A Generalization of Seifert Geometry Based on the Siegel Upper Half-Space

TL;DR

This paper introduces a new geometric structure fibering over the Siegel upper half-space, generalizing Seifert geometry, and provides a volume formula for manifolds with this geometry, extending known fibered geometries.

Contribution

It constructs a new geometry fibering over the Siegel upper half-space and derives a volume formula for associated manifolds, generalizing Seifert geometry.

Findings

Volume of manifolds is proportional to fiber length times Euler characteristic

Constructs a prototype for n=2 via Grassmannian embedding

Defines a homogeneous space as a central extension of symplectic group

Abstract

Parallel to $\widetilde{\mathrm{SL}(2,\mathbb{R})}$-geometry fibering over the hyperbolic plane, we construct a geometry fibering over the Siegel upper half-space $\mathrm{Sp}(2n,\mathbb{R})\curvearrowright {\mathfrak{H}}_n$, and provide a volume formula for some manifolds with this geometry.

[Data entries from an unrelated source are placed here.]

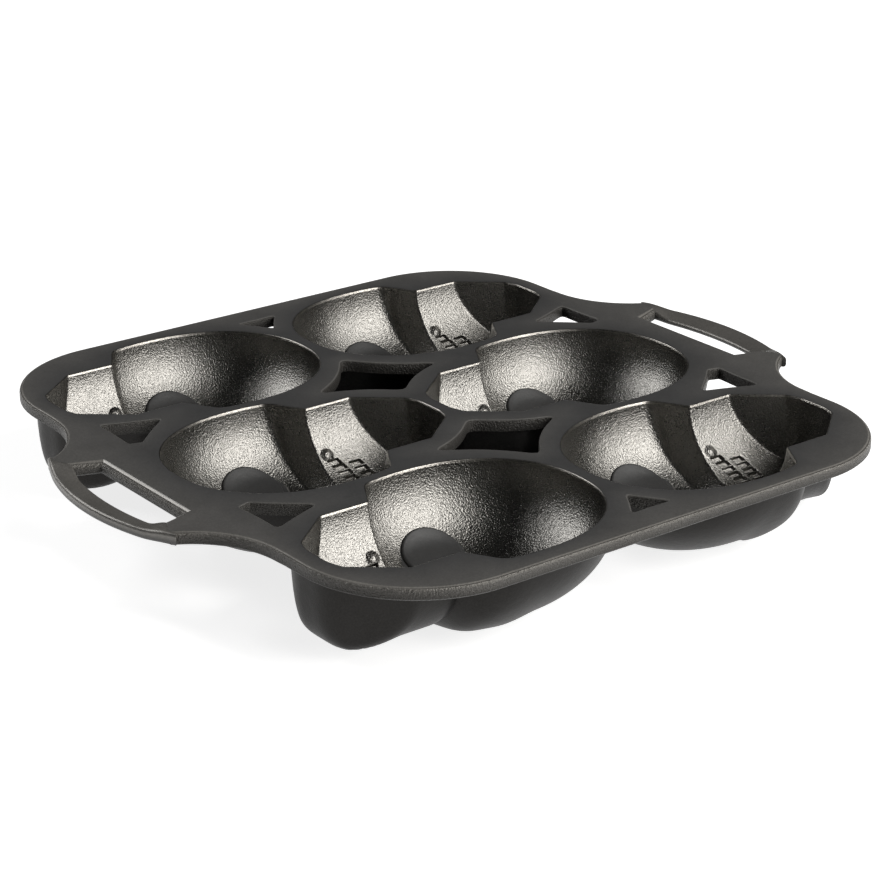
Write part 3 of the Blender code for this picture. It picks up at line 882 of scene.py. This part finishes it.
@dataclass
class Deck:
    """The flat deck with its rounded edge, flares towards the bars, six mouths and eight holes."""

    sizes: PanSizes
    mouths: list[Array]
    flare_radius: float = 0.0396
    flare_start: float = 0.0800
    flare_turn: float = 64.2
    flare_steps: int = 20
    corner_steps: int = 40
    side_from: float = 0.084
    side_steps: int = 3
    back_steps: int = 8
    slot_marks: tuple[float, ...] = (0.0, 0.012, 0.022)
    slot_near: tuple[float, float] = (0.1403, 0.0296)
    slot_far: tuple[float, float] = (0.1500, 0.0330)
    slot_chamfer: float = 0.0026
    slot_drop: float = 0.0023
    rim_round: float = 0.0016
    rim_steps: int = 6
    hole_round: float = 0.0009
    hole_steps: int = 4
    hole_bow: float = 0.08
    triangle_bow: float = 0.02
    hole_side_steps: int = 12
    hole_soften: int = 2
    side_hole: Corners = ((0.0972, 0.0545), (0.1210, 0.0638), (0.1216, 0.0395), (0.1165, 0.0379))
    middle_hole: Corners = ((0.0, 0.0675), (0.0308, 0.0395), (0.0, 0.0210), (-0.0308, 0.0395))
    edge_hole: Corners = ((0.0, 0.1180), (0.0095, 0.1320), (-0.0095, 0.1320))
    hole_wear: float = 0.5
    flat_wear: float = 0.25
    rim_wear: tuple[float, float] = (0.4, 1.0)
    smooth_rings: int = 3
    cut_edge: float = 0.00002
    under_chamfer: float = 0.0007
    slant_from: float = 0.0020
    straight_below: float = 0.02

    def arc(self, centre: tuple[float, float], radius: float, start: float, stop: float, steps: int) -> Array:
        """Points on a circle between two angles in degrees."""
        turn = np.radians(np.linspace(start, stop, steps + 1))
        return np.array(centre) + radius * on_circle(turn)

    def quarter(self) -> tuple[Array, Array, Array]:
        """A quarter of the outline, from the slot's middle to the back edge's middle.

        Returns:
            The points, and for the side after each point the width of its edge and how far it drops.
        """
        s = self.sizes
        centre = (s.half_length + s.cast_gap + self.flare_radius, self.flare_start)
        flare = self.arc(centre, self.flare_radius, 180.0 + self.flare_turn, 180.0, self.flare_steps)
        corner_centre = (s.half_length - s.corner_radius, s.half_width - s.corner_radius)
        corner = self.arc(corner_centre, s.corner_radius, 0.0, 90.0, self.corner_steps)
        slot = np.array([*((self.slot_near[0], mark) for mark in self.slot_marks), self.slot_near])
        side = np.linspace(corner[0] * [1.0, 0.0] + [0.0, self.side_from], corner[0], self.side_steps + 1)[:-1]
        back = np.linspace(corner[-1], corner[-1] * [0.0, 1.0], self.back_steps + 1)[1:]
        points = np.concatenate([slot, [self.slot_far], flare, side, corner, back])
        width = np.full(len(points), self.rim_round)
        drop = np.full(len(points), self.rim_round)
        width[: len(slot)] = self.slot_chamfer
        drop[: len(slot)] = self.slot_drop
        width[len(slot)] = self.cut_edge
        return points, width, drop

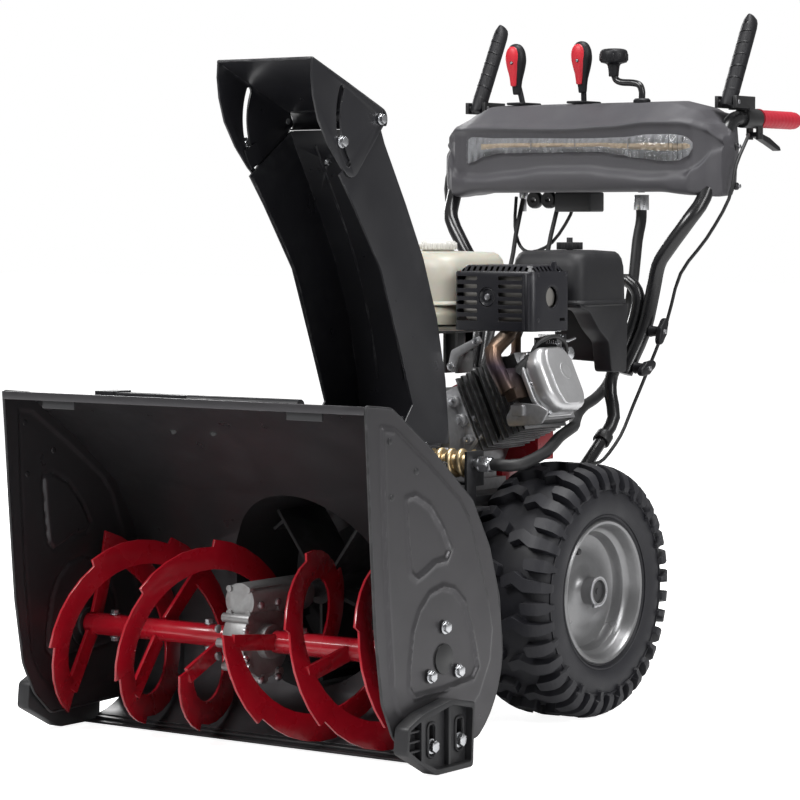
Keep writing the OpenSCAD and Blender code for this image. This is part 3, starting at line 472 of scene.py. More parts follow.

For $n=2$, a prototype is constructed via the normal bundle of an equivariant embedding into a Grassmannian manifold. It turns out that this geometry is the homogeneous space given by a central extension of $\widetilde{\mathrm{Sp}(2n,\mathbb{R})}$, modulo its maximal compact subgroup. After fixing a convention for the invariant measure, the volume of a "Seifert-like" closed manifold of this geometry is given by the length of the fiber circle times the Euler characteristic of the base manifold, up to a sign.